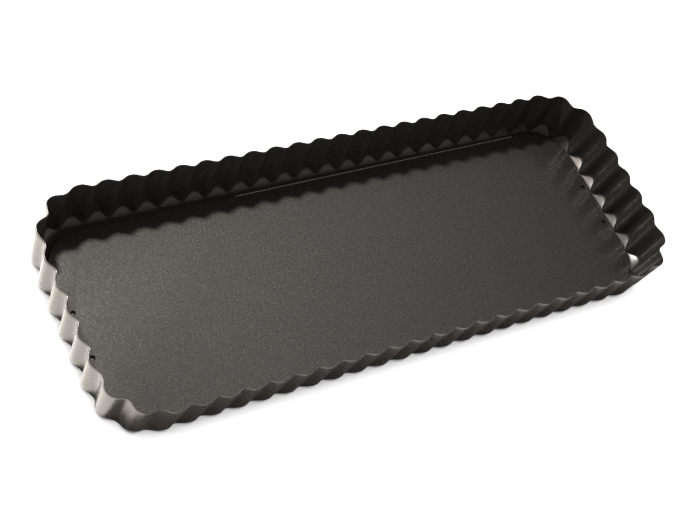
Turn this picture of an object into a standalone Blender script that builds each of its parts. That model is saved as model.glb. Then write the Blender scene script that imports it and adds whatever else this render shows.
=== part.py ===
"""Rectangular fluted tart pan with a loose base.

Two pieces of coated sheet steel. The fluted ring is one pressing: a flat ledge all round
the foot, a sloping foot that rises from the ledge's straight fold line, and a fluted wall
up to a plain cut rim. The loose base is a flat plate that lies on the ledge and is pushed
up out of the ring to unmould a tart.

The origin is under the middle of the ledge, +X runs along the pan and +Z up. Metres.
"""

import math

import bmesh
import bpy
from mathutils import Vector

MM = 0.001

# Fluted ring
RIM_LENGTH = 360.0 * MM  # over the crests of the flutes, outside the sheet
RIM_WIDTH = 129.4 * MM
HEIGHT = 29.0 * MM
SHEET = 0.7 * MM

LONG_FLUTES = 22  # straight flutes on each long side
SHORT_FLUTES = 5  # straight flutes on each short side
CORNER_FLUTES = 2
LONG_PITCH = 14.05 * MM
SHORT_PITCH = 14.2 * MM
FOLD_SHARPNESS = 1.25  # above 1 the crests are broad and the folds between them narrow

# The fold line is where the flat ledge ends and the foot starts to rise. The offsets are
# outwards from it, on the inside of the sheet, as (long side, short side, more in a corner).
RIM_CREST = (5.5 * MM, 6.9 * MM, 0.7 * MM)
RIM_FOLD = (3.4 * MM, 3.9 * MM, -1.0 * MM)
FOOT_CREST = (3.1 * MM, 4.7 * MM, 0.2 * MM)
FOOT_HEIGHT = 4.2 * MM  # the top of the sloping foot, at a crest
LEDGE_WIDTH = 8.5 * MM
FOLD_CORNER_RADIUS = 24.5 * MM

# Loose base
BASE_LENGTH = 341.8 * MM
BASE_WIDTH = 112.9 * MM
BASE_THICKNESS = 0.9 * MM
BASE_CORNER_RADIUS = 24.0 * MM
BASE_EDGE_ROUND = 0.2 * MM
BASE_SHIFT = (1.0 * MM, -1.3 * MM)  # it lies loose, a little off centre
BASE_TURN = math.radians(0.2)
REST_GAP = 0.3 * MM
HOLE_RADIUS = 1.45 * MM
HOLE_INSET = 3.8 * MM  # from the short edge to a hole's centre
HOLE_SPACING = 25.6 * MM
HOLE_SHIFT = -1.1 * MM  # each pair is a little in front of the middle

SAMPLES_PER_FLUTE = 8
CORNER_SEGMENTS = 12
HOLE_SEGMENTS = 16

FOLD_HALF_LENGTH = RIM_LENGTH / 2 - SHEET - RIM_CREST[1]
FOLD_HALF_WIDTH = RIM_WIDTH / 2 - SHEET - RIM_CREST[0]


def clear_scene():
    for obj in list(bpy.data.objects):
        bpy.data.objects.remove(obj, do_unlink=True)


def coated_steel(name, colour, roughness):
    material = bpy.data.materials.new(name)
    material.use_nodes = True
    shader = material.node_tree.nodes["Principled BSDF"]
    shader.inputs["Base Color"].default_value = (*colour, 1.0)
    shader.inputs["Roughness"].default_value = roughness
    shader.inputs["Metallic"].default_value = 0.0
    return material


def object_from(name, mesh_data, material):
    mesh = bpy.data.meshes.new(name)
    mesh_data.to_mesh(mesh)
    mesh_data.free()
    mesh.materials.append(material)
    obj = bpy.data.objects.new(name, mesh)
    bpy.context.scene.collection.objects.link(obj)
    return obj


def corner_point(along, before, arc):
    """The point and outward normal at a distance along the fold line, past the last
    straight flute of the long side, whose straight run still goes on for `before`."""
    centre = Vector((FOLD_HALF_LENGTH - FOLD_CORNER_RADIUS, FOLD_HALF_WIDTH - FOLD_CORNER_RADIUS))
    if along <= before:
        return Vector((centre.x - before + along, FOLD_HALF_WIDTH)), Vector((0.0, 1.0))
    if along >= before + arc:
        return Vector((FOLD_HALF_LENGTH, centre.y - (along - before - arc))), Vector((1.0, 0.0))
    angle = (along - before) / FOLD_CORNER_RADIUS
    normal = Vector((math.sin(angle), math.cos(angle)))
    return centre + FOLD_CORNER_RADIUS * normal, normal


def quarter_fold_line():
    """(point, outward normal, flute phase) from the middle of the back side to the middle
    of the right side. A whole phase is a flute's crest and a half phase a fold."""
    last_long = (LONG_FLUTES - 1) / 2 * LONG_PITCH
    last_short = (SHORT_FLUTES - 1) / 2 * SHORT_PITCH
    stations = []
    for step in range((LONG_FLUTES - 1) * SAMPLES_PER_FLUTE // 2):
        turns = step / SAMPLES_PER_FLUTE
        point = Vector((turns * LONG_PITCH, FOLD_HALF_WIDTH))
        stations.append((point, Vector((0.0, 1.0)), turns - 0.5))

    before = FOLD_HALF_LENGTH - FOLD_CORNER_RADIUS - last_long
    arc = FOLD_CORNER_RADIUS * math.pi / 2
    after = FOLD_HALF_WIDTH - FOLD_CORNER_RADIUS - last_short
    corner_steps = (CORNER_FLUTES + 1) * SAMPLES_PER_FLUTE
    for step in range(corner_steps):
        along = (before + arc + after) * step / corner_steps
        stations.append((*corner_point(along, before, arc), step / SAMPLES_PER_FLUTE))

    for step in range((SHORT_FLUTES - 1) * SAMPLES_PER_FLUTE // 2 + 1):
        turns = step / SAMPLES_PER_FLUTE
        point = Vector((FOLD_HALF_LENGTH, last_short - turns * SHORT_PITCH))
        stations.append((point, Vector((1.0, 0.0)), turns))
    return stations


def whole_fold_line():
    """The quarter mirrored to the front and then to the left, as one closed round."""

    def mirrored(stations, sign):
        return [
            (Vector((p.x * sign.x, p.y * sign.y)), Vector((n.x * sign.x, n.y * sign.y)), phase)
            for p, n, phase in reversed(stations)
        ]

    back_right = quarter_fold_line()
    right_half = back_right + mirrored(back_right[:-1], Vector((1.0, -1.0)))
    return right_half + mirrored(right_half[1:-1], Vector((-1.0, 1.0)))


def side_blend(sizes, normal):
    """A size at a place that faces `normal`: the long side's, the short side's or between
    the two, with the corner's extra at its most half way round."""
    long_side, short_side, corner_extra = sizes
    corner = (2 * normal.x * normal.y) ** 2
    return long_side * normal.y**2 + short_side * normal.x**2 + corner_extra * corner


def wall_line(normal, phase):
    """(offset, slope) of the wall's inside at this place: offset + slope * height."""
    crest = 1.0 - (0.5 - 0.5 * math.cos(2 * math.pi * phase)) ** FOLD_SHARPNESS
    fold_slope = side_blend(RIM_FOLD, normal) / (HEIGHT - SHEET)
    foot_crest = side_blend(FOOT_CREST, normal)
    crest_slope = (side_blend(RIM_CREST, normal) - foot_crest) / (HEIGHT - FOOT_HEIGHT)
    fold_offset = -fold_slope * SHEET
    crest_offset = foot_crest - crest_slope * FOOT_HEIGHT
    slope = fold_slope + (crest_slope - fold_slope) * crest
    return fold_offset + (crest_offset - fold_offset) * crest, slope


def ring_section(point, normal, phase):
    """The inside of the sheet at one station, from the ledge's inner edge to the rim."""
    offset, slope = wall_line(normal, phase)
    foot_slope = (FOOT_HEIGHT - SHEET) / side_blend(FOOT_CREST, normal)
    foot_top = (offset + slope * SHEET) / (1.0 - slope * foot_slope)
    section = (
        (-LEDGE_WIDTH, SHEET),
        (0.0, SHEET),
        (foot_top, SHEET + foot_slope * foot_top),
        (offset + slope * HEIGHT, HEIGHT),
    )
    return [Vector((*(point + out * normal), up)) for out, up in section]


def make_fluted_ring(material):
    sheet = bmesh.new()
    rows = [
        [sheet.verts.new(corner) for corner in ring_section(*station)]
        for station in whole_fold_line()
    ]
    for row, next_row in zip(rows, rows[1:] + rows[:1]):
        for low in range(len(row) - 1):
            sheet.faces.new((row[low], row[low + 1], next_row[low + 1], next_row[low]))
    bmesh.ops.recalc_face_normals(sheet, faces=sheet.faces)
    ring = object_from("fluted_ring", sheet, material)
    if ring.data.polygons[0].normal.z < 0:
        ring.data.flip_normals()
    thickness = ring.modifiers.new("sheet thickness", "SOLIDIFY")
    thickness.thickness = SHEET
    thickness.offset = -1.0
    thickness.use_even_offset = True
    ring.data.shade_smooth()
    ring.data.set_sharp_from_angle(angle=math.radians(30))
    return ring


def rounded_rectangle(inset):
    radius = BASE_CORNER_RADIUS - inset
    centre = Vector((BASE_LENGTH / 2 - BASE_CORNER_RADIUS, BASE_WIDTH / 2 - BASE_CORNER_RADIUS))
    points = []
    for quarter, (side_x, side_y) in enumerate(((1, 1), (-1, 1), (-1, -1), (1, -1))):
        for step in range(CORNER_SEGMENTS + 1):
            angle = math.pi / 2 * (quarter + step / CORNER_SEGMENTS)
            points.append(
                (
                    side_x * centre.x + radius * math.cos(angle),
                    side_y * centre.y + radius * math.sin(angle),
                )
            )
    return points


def make_hole_cutter():
    cutter = bmesh.new()
    for side_x in (-1, 1):
        for side_y in (-1, 1):
            hole = bmesh.ops.create_cone(
                cutter,
                cap_ends=True,
                segments=HOLE_SEGMENTS,
                radius1=HOLE_RADIUS,
                radius2=HOLE_RADIUS,
                depth=4 * BASE_THICKNESS,
            )
            x = side_x * (BASE_LENGTH / 2 - HOLE_INSET)
            y = side_y * HOLE_SPACING / 2 + HOLE_SHIFT
            bmesh.ops.translate(cutter, verts=hole["verts"], vec=(x, y, BASE_THICKNESS / 2))
    mesh = bpy.data.meshes.new("hole_cutter")
    cutter.to_mesh(mesh)
    cutter.free()
    obj = bpy.data.objects.new("hole_cutter", mesh)
    bpy.context.scene.collection.objects.link(obj)
    obj.hide_render = True
    obj.display_type = "WIRE"
    return obj


def make_loose_base(material):
    plate = bmesh.new()
    levels = (
        (BASE_EDGE_ROUND, 0.0),
        (0.0, BASE_EDGE_ROUND),
        (0.0, BASE_THICKNESS - BASE_EDGE_ROUND),
        (BASE_EDGE_ROUND, BASE_THICKNESS),
    )
    rings = [
        [plate.verts.new((x, y, height)) for x, y in rounded_rectangle(inset)]
        for inset, height in levels
    ]
    for lower, upper in zip(rings, rings[1:]):
        for i in range(len(lower)):
            j = (i + 1) % len(lower)
            plate.faces.new((lower[i], lower[j], upper[j], upper[i]))
    plate.faces.new(reversed(rings[0]))
    plate.faces.new(rings[-1])
    base = object_from("loose_base", plate, material)
    cutter = make_hole_cutter()
    holes = base.modifiers.new("hanging holes", "BOOLEAN")
    holes.operation = "DIFFERENCE"
    holes.object = cutter
    base.data.shade_smooth()
    base.data.set_sharp_from_angle(angle=math.radians(30))
    for obj in (base, cutter):
        obj.location = (*BASE_SHIFT, SHEET + REST_GAP)
        obj.rotation_euler = (0.0, 0.0, BASE_TURN)
    return base


def main():
    clear_scene()
    make_fluted_ring(coated_steel("ring coating", (0.022, 0.021, 0.020), 0.38))
    make_loose_base(coated_steel("base coating", (0.060, 0.056, 0.052), 0.42))


main()
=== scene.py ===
"""Looks of the fluted tart pan with a loose base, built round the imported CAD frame.

Both CAD nodes are replaced by finer meshes of the same sizes. The ring's sheet gets rounded
folds and a rounded cut rim. The base gets a rounded edge, worn bare along part of the back,
and rounder holes. Metres.
"""

import math

import bmesh
import bpy
import numpy as np
from mathutils import Matrix, Vector


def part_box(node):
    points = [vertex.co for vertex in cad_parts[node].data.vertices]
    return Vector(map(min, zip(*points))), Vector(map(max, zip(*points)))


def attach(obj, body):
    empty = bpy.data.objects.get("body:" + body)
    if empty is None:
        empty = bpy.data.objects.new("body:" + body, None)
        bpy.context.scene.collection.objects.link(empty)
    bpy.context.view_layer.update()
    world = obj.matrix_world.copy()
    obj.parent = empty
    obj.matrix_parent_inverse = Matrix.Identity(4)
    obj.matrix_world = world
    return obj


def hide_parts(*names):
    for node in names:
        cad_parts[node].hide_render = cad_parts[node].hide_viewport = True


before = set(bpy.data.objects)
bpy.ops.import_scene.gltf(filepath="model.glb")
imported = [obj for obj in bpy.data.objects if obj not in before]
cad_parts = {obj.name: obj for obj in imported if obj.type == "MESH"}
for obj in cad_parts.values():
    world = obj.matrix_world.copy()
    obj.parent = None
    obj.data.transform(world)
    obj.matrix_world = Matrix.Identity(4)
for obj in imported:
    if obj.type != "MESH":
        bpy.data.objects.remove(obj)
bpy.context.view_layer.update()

MM = 0.001

# Fluted ring, as in the CAD
SHEET = 0.7 * MM
LONG_FLUTES = 22
SHORT_FLUTES = 5
CORNER_FLUTES = 2
LONG_PITCH = 14.05 * MM
SHORT_PITCH = 14.2 * MM
FOLD_SHARPNESS = 1.25  # above 1 the crests are broad and the folds between them narrow
RIM_CREST = (5.5 * MM, 6.9 * MM, 0.7 * MM)  # long side, short side, more in a corner
RIM_FOLD = (3.4 * MM, 3.9 * MM, -1.0 * MM)
FOOT_CREST = (3.1 * MM, 4.7 * MM, 0.2 * MM)
FOOT_HEIGHT = 4.2 * MM
LEDGE_WIDTH = 8.5 * MM
FOLD_CORNER_RADIUS = 24.5 * MM

# Loose base, as in the CAD
BASE_LENGTH = 341.8 * MM
BASE_WIDTH = 112.9 * MM
BASE_THICKNESS = 0.9 * MM
BASE_CORNER_RADIUS = 24.0 * MM
BASE_SHIFT = (1.0 * MM, -1.3 * MM)
BASE_TURN = math.radians(0.2)
REST_GAP = 0.3 * MM
HOLE_RADIUS = 1.45 * MM
HOLE_INSET = 3.8 * MM
HOLE_SPACING = 25.6 * MM
HOLE_SHIFT = -1.1 * MM

# Detail of the ring that only the looks have
SAMPLES_PER_FLUTE = 16
LEDGE_POINTS = (0.0, 0.25, 0.5)  # shares of the way from the ledge's inner edge to its fold
FOLD_ROUND = 1.2 * MM  # cut back each way from the fold line, to round it
FOLD_STEPS = 7
ARCH_ROUND = 1.0 * MM  # the same where the foot meets the wall
ARCH_STEPS = 5
MOST_CUT = 0.45  # the largest share of a straight run that one rounding may take
LEAST_FOOT = 0.05 * MM  # how far out the foot runs at a fold, where it all but vanishes
WALL_STEPS = 12
RIM_ROUND = 0.34 * MM
RIM_STEPS = 3  # faces across each half of the rim

# Detail of the base that only the looks have
BASE_LOW_ROUND = 0.2 * MM
BASE_TOP_ROUND = 0.65 * MM
HOLE_ROUND = 0.06 * MM
EDGE_STEPS = 4  # faces across a rounded edge
CORNER_STEPS = 24  # sides round a corner of the base
HOLE_SEGMENTS = 32
BARE_EDGE = (-55.0 * MM, 138.0 * MM)  # where the coating has worn off the base's back edge

# Material slots, after the coating in slot 0
PAINTED_SHADE_LEDGE = 1  # the ring's ledge, under the base, in the near-black painted shade coating that makes the base's holes look dark
CUT_EDGE = 1  # the bare steel of the base's back edge
PAINTED_SHADE_HOLE = 2  # the walls of the base's holes, in the near-black painted shade coating that makes the holes look dark

ring_low, ring_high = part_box("fluted_ring")
HEIGHT = ring_high.z
FOLD_HALF_LENGTH = (ring_high.x - ring_low.x) / 2 - SHEET - RIM_CREST[1]
FOLD_HALF_WIDTH = (ring_high.y - ring_low.y) / 2 - SHEET - RIM_CREST[0]


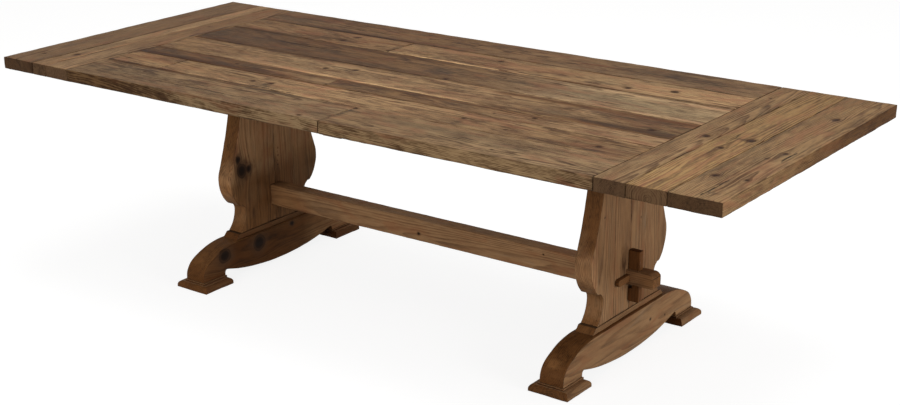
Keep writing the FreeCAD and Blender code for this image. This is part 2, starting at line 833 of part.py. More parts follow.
def make_pad(side, end, turned):
    """The moulded block under a toe: a rounded plate with a smaller step on top."""
    body = new_body("{}_{}_pad".format(side, end))
    middle = pad_middle()
    half_width = S["pad_width"] / 2
    half_length = S["pad_length"] / 2
    plate_height = S["pad_height"] - S["pad_step_height"]
    plate = new_sketch(body, "XY_Plane", "plate")
    rectangle(plate, (-half_width, middle - half_length), (half_width, middle + half_length))
    plate_pad = pad(body, plate, plate_height)
    upper = edges_where(plate_pad, lambda point: point.z > plate_height.number - SLACK)
    soften(body, plate_pad, upper, "Fillet", S["pad_round"])
    step = new_sketch(body, "XY_Plane", "step")
    margin = S["pad_step_margin"]
    step_half_width = S["foot_thickness"] / 2 + margin
    step_low = (-step_half_width, S["heel_reach"] - S["pad_heel_margin"])
    step_high = (step_half_width, S["toe_reach"] + margin)
    rectangle(step, step_low, step_high)
    pad(body, step, S["pad_height"])
    for across in pad_screw_places()[:2]:
        cut_hole(body, ZERO, across, ZERO - OVERCUT, S["pad_screw_seat"], S["screw_bore_radius"])
        shank = S["screw_shank_radius"] + S["pilot_clearance"]
        cut_hole(body, ZERO, across, S["pad_screw_seat"] - OVERCUT, S["pad_height"] + OVERCUT, shank)
    place(body, trestle_places[side], ZERO, ZERO, trestle_turns[side] + turned)


def make_trestle(side):
    """One trestle: bearer, staves, plinth, foot, pads and the keys of its tenon."""
    make_bearer(side)
    for end, turned in (("back", 0.0), ("front", 180.0)):
        facing = end if side == "right" else {"back": "front", "front": "back"}[end]
        make_outer_stave(side, facing, turned)
        make_inner_stave(side, facing, turned)
        make_pad(side, facing, turned)
    make_plinth(side)
    make_foot(side)
    make_wedge_key(side)
    make_cross_key(side)


def make_pad_screws():
    """The screws that hold the pads to the feet."""
    places = []
    for side in trestle_places:
        places.extend((trestle_places[side], across) for across in pad_screw_places())
    return make_screws("pad_screws", places, S["pad_screw_seat"])


# Stretcher and keys -----------------------------------------------------------------------------------
def wedge_key_foot():
    """Height of the wedge key's lower end."""
    return tenon_underside - S["wedge_key_below"]


def make_stretcher():
    """The rail between the trestles, with a rounded and slotted through tenon at each end."""
    body = new_body("stretcher")
    shoulder = trestle_spacing / 2 - board_face
    face = trestle_spacing / 2 + board_face
    tip = face + S["tenon_projection"]
    rail = new_sketch(body, "XZ_Plane", "rail")
    low = S["stretcher_underside"]
    rectangle(rail, (-shoulder, low), (shoulder, low + S["stretcher_height"]))
    bar = pad(body, rail, S["stretcher_width"], symmetric=True)
    document.recompute()
    long_edges = [
        "Edge{}".format(index)
        for index, edge in enumerate(bar.Shape.Edges, start=1)
        if edge.Length > S["stretcher_height"].number * 2
    ]
    soften(body, bar, long_edges, "Chamfer", S["arris_bevel"])
    tenon = new_sketch(body, "XZ_Plane", "tenon")
    curve = S["tenon_round"]
    steps = [
        ("line", (tip, tenon_underside)),
        ("line", (tip, tenon_top - curve)),
        ("smooth", (tip - curve, tenon_top)),
        ("line", (curve - tip, tenon_top)),
        ("smooth", (-tip, tenon_top - curve)),
        ("line", (-tip, tenon_underside)),
    ]
    closed_outline(tenon, (-tip, tenon_underside), steps)
    pad(body, tenon, S["tenon_width"], symmetric=True)
    clearance = S["key_clearance"]
    wedge_half = S["wedge_key_thickness"] / 2 + clearance
    wedge_far = face + wedge_slot_length()
    cross_far = face + S["cross_key_width"] + clearance * 2
    cross_low = cross_key_underside - clearance
    cross_high = cross_key_underside + S["cross_key_height"] + clearance
    side_reach = S["tenon_width"]
    low = tenon_underside - OVERCUT
    high = tenon_top + OVERCUT
    for near, far in ((face, wedge_far), (-wedge_far, -face)):
        cut_box(body, (near, -wedge_half, low), (far, wedge_half, high))
    for near, far in ((face, cross_far), (-cross_far, -face)):
        cut_box(body, (near, -side_reach, cross_low), (far, side_reach, cross_high))
    place(body, base_middle, ZERO, ZERO)


def wedge_slot_length():
    """Length of the slot for the wedge key, which holds the key's width at the top of the tenon."""
    return S["wedge_key_width"] + S["key_clearance"] * 2


def make_wedge_key(side):
    """The vertical key: a tapered bar against the board, open on the board's side for the cross key."""
    body = new_body(side + "_wedge_key")
    sketch = new_sketch(body, "XZ_Plane", "outline")
    inner = board_face + S["key_clearance"]
    outer = inner + S["wedge_key_width"]
    low = wedge_key_foot()
    high = low + S["wedge_key_height"]
    bevel = S["key_bevel"]
    clearance = S["key_clearance"]
    window_low = cross_key_underside - S["wedge_key_lift"] - clearance * 2
    window_high = cross_key_underside + S["cross_key_height"] + clearance
    window_far = inner + S["cross_key_width"] + clearance * 2
    corners = [
        (inner, low),
        (outer - S["wedge_key_taper"] - bevel, low),
        (outer - S["wedge_key_taper"], low + bevel),
        (outer, high - bevel),
        (outer - bevel, high),
        (inner + bevel, high),
        (inner, high - bevel),
        (inner, window_high),
        (window_far, window_high),
        (window_far, window_low),
        (inner, window_low),
    ]
    polygon(sketch, corners)
    pad(body, sketch, S["wedge_key_thickness"], symmetric=True)
    place(body, trestle_places[side], ZERO, ZERO, trestle_turns[side])


def make_cross_key(side):
    """The horizontal key: a bar through the tenon beside the board, thinned and rounded at its tip."""
    body = new_body(side + "_cross_key")
    sketch = new_sketch(body, "YZ_Plane", "outline", offset=board_face + S["key_clearance"])
    low = cross_key_underside
    high = low + S["cross_key_height"]
    tip = S["cross_key_tip"]
    tail = S["cross_key_tail"]
    bevel = S["key_bevel"]
    curve = S["cross_key_height"] / 2
    steps = [
        ("line", (tail - bevel, low)),
        ("line", (tail, low + bevel)),
        ("line", (tail, high - bevel)),
        ("line", (tail - bevel, high)),
        ("line", (curve - tip, high)),
        ("smooth", (-tip, low + curve)),
        ("smooth", (curve - tip, low)),
    ]
    closed_outline(sketch, (curve - tip, low), steps)
    pad(body, sketch, S["cross_key_width"])
    place(body, trestle_places[side], ZERO, ZERO, trestle_turns[side])


# Build, check and write -------------------------------------------------------------------------------
def check_document():
    """Stop if any object of the document failed."""
    for item in document.Objects:
        if "Invalid" in item.State or "Error" in item.State:
            raise RuntimeError("{} failed: {}".format(item.Label, item.State))


def sub_parts(groups):
    """Every body of the document, and the groups of screws."""
    bodies = [item for item in document.Objects if item.TypeId == "PartDesign::Body"]
    return bodies + groups


def write_parts(parts):
    """Write each sub-part's shape to a STEP file named for it."""
    os.makedirs(OUTPUT_FOLDER, exist_ok=True)
    for part in parts:
        shape = part.Shape
        if shape.isNull() or not shape.isValid():
            raise RuntimeError("{} has no sound shape".format(part.Label))
        shape.exportStep(os.path.join(OUTPUT_FOLDER, part.Label + ".step"))


def main():
    make_top()
    make_batten()
    for side in trestle_places:
        make_trestle(side)
    make_stretcher()
    screw_groups = make_top_screws() + [make_pad_screws()]
    document.recompute()
    check_document()
    write_parts(sub_parts(screw_groups))


main()
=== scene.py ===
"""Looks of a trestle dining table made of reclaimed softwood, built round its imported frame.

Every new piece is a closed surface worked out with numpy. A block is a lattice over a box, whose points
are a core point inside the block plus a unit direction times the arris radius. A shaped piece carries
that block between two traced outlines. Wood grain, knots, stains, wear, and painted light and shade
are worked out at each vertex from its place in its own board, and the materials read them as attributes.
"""

import json
import math

import bpy
import numpy as np
from mathutils import Matrix, Vector


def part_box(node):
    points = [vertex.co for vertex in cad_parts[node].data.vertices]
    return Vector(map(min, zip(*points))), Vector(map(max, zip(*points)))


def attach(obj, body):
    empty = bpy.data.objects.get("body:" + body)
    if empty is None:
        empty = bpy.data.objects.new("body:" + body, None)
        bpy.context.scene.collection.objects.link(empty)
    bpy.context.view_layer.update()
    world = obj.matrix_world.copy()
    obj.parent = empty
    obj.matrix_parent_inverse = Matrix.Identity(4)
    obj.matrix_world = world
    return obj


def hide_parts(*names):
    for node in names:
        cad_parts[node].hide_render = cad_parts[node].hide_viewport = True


bl_info = {
    "name": "Trestle Table",
    "version": (1, 0, 0),
    "blender": (4, 5, 0),
    "location": "View3D > Sidebar > Table",
    "description": "Builds a reclaimed-wood trestle table round its construction model",
    "category": "Object",
}

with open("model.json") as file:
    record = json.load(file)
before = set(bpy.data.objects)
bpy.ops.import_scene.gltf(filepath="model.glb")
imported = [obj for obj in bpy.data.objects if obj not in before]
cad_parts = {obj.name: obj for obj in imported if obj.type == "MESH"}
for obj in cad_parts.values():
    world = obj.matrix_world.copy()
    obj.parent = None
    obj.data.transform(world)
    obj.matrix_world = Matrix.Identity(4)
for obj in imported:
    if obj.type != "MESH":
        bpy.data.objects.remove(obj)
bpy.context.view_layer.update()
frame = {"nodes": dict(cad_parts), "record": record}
MM = 0.001


# Names of the frame's pieces --------------------------------------------------------------------------
PLANKS = [
    "back_plank",
    "second_row_left",
    "second_row_right",
    "third_row_plank",
    "fourth_row_plank",
    "fifth_row_left",
    "fifth_row_right",
    "sixth_row_left",
    "sixth_row_right",
    "front_rail_left",
    "front_rail_right",
]
CROSS_BOARDS = [
    "left_outer_board",
    "left_middle_board",
    "left_inner_board",
    "right_inner_board",
    "right_middle_board",
    "right_outer_board",
]
TENON_ROOT = 8 * MM
SIDES = {"left": -1, "right": 1}
ENDS = {"front": -1, "back": 1}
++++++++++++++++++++
— PROMPT —
Set down exactly the lines that begin the records and continue through the line bearing "a loose base."; include both ends.

— OUTPUT —
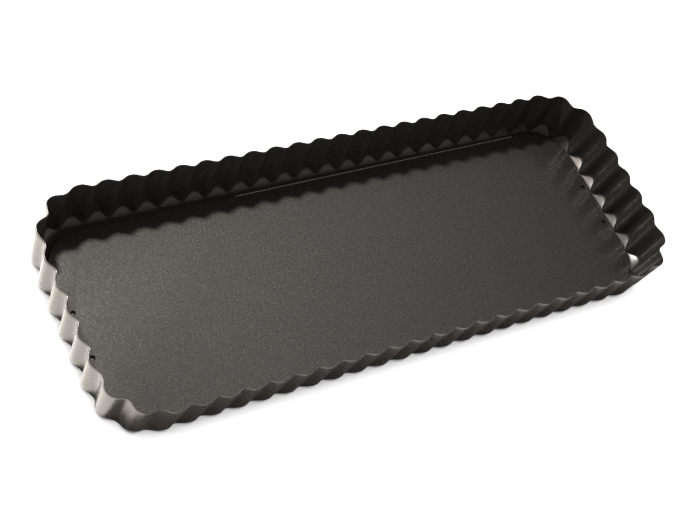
Turn this picture of an object into a standalone Blender script that builds each of its parts. That model is saved as model.glb. Then write the Blender scene script that imports it and adds whatever else this render shows.
=== part.py ===
"""Rectangular fluted tart pan with a loose base.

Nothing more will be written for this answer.